Sunday, April 8, 2007

Break Down

Baby breakdown
Go ahead and give it to me
Breakdown honey take me through the night
Breakdown now I'm standin' here can't you see
Breakdown it's all right
It's all right
-Tom Petty

It was only a matter of time I suppose. Today the tears started. Racking, dramatic, heaving tears while I told God over and over and over again that I'm not brave enough for this. I don't have a high enough pain threshold to get through this. I'm not the right person - it was supposed to be somebody else. I have a LIFE to lead. Kids. Friends. Job. Stuff. No time for cancer! No interest in cancer! Lots of places I'd like to go, things I'd like to see and experience, but not this!

The phone has been ringing off the hook and I'm too distraught to talk. I let the well-meaning messages pile up on the answering machine. I hope everyone will understand. I just can't keep talking about it. Especially when I'm feeling so emotional and afraid and the very thought of putting on a brave face makes me want to crawl into bed and not come out. Ever. If I have to hear one more story about somebody's friend or aunt or cousin who had breast cancer and was fine I'm going to scream. Because quite frankly, right now I don't feel fine. Right now I'm scared shitless.

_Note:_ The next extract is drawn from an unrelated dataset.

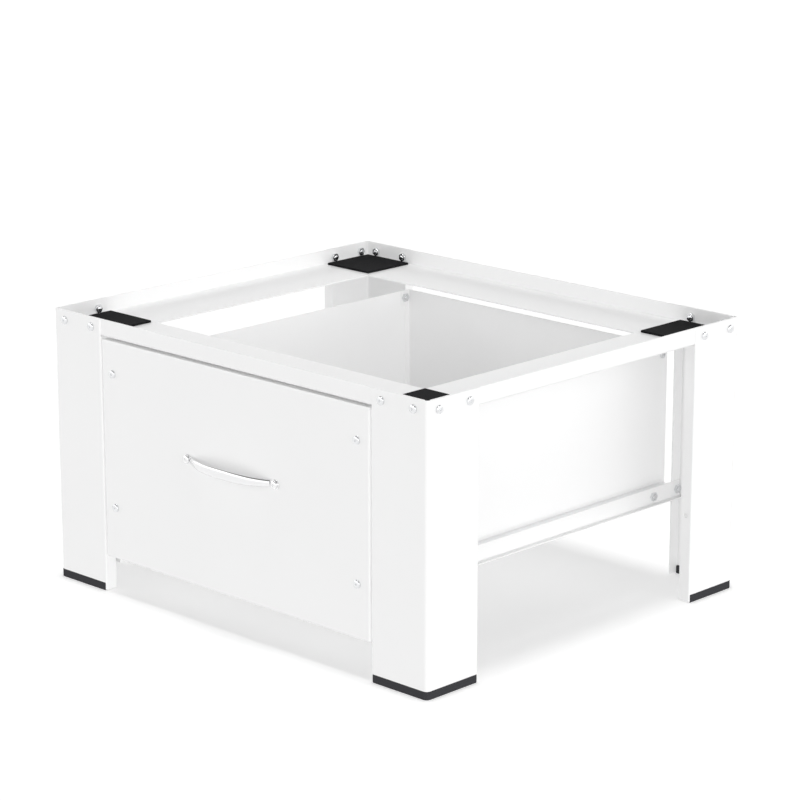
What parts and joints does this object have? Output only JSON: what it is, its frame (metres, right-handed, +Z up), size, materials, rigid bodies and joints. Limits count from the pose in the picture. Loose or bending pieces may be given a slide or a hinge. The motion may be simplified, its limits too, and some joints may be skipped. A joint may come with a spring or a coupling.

Here's the reality. Every tumor is different. Every body is different. Oncology is not an exact science. My cancer is it's own little being. I get to become an experiment. But I won't know what kind of experiment until I have surgery. That's when it all is going to get very real. I have 1 more day of what might be blissful ignorance before I find out what I'm really dealing with.

And that is scary.

Break down indeed. Only the first of what I'm sure will be many.

5 comments:

katie said...

You ARE strong and brave enough for this. You prove that every single day, cancer or no, just by living your honest life.

I love you.

Anonymous said...

It's okay, you don't have to keep it all in. We're all here to pick you up and put you back together. You are stronger than you realize. It's one of the things I've admired about you for years. Hey, you even made it through "The Grossest Thing Ever!" You are one bad ass chick! Love you Lammie.

Anonymous said...

One breath at a time...in...out. That's it! You're in good hands at OHSU. Take the time you need to grieve and mull over all those "WHY?" questions.

You can make it through this, you've got all of us pulling for you. You really are strong. We all know it and will will hang on to that for you.

I'm praying for you and am just across the river. I'm good at just sitting by a bed or on a couch listening, or whatever, if you ever need it.

Lots of love your way!

Barb said...

Okay, I don't know how I became "anonymous" but it's ME!!

Unknown said...

That's so cute that Kelly calls you "Lammie". I wanna call you Lammie too. LOL I'll be thinking about you tomorrow! Love you lots!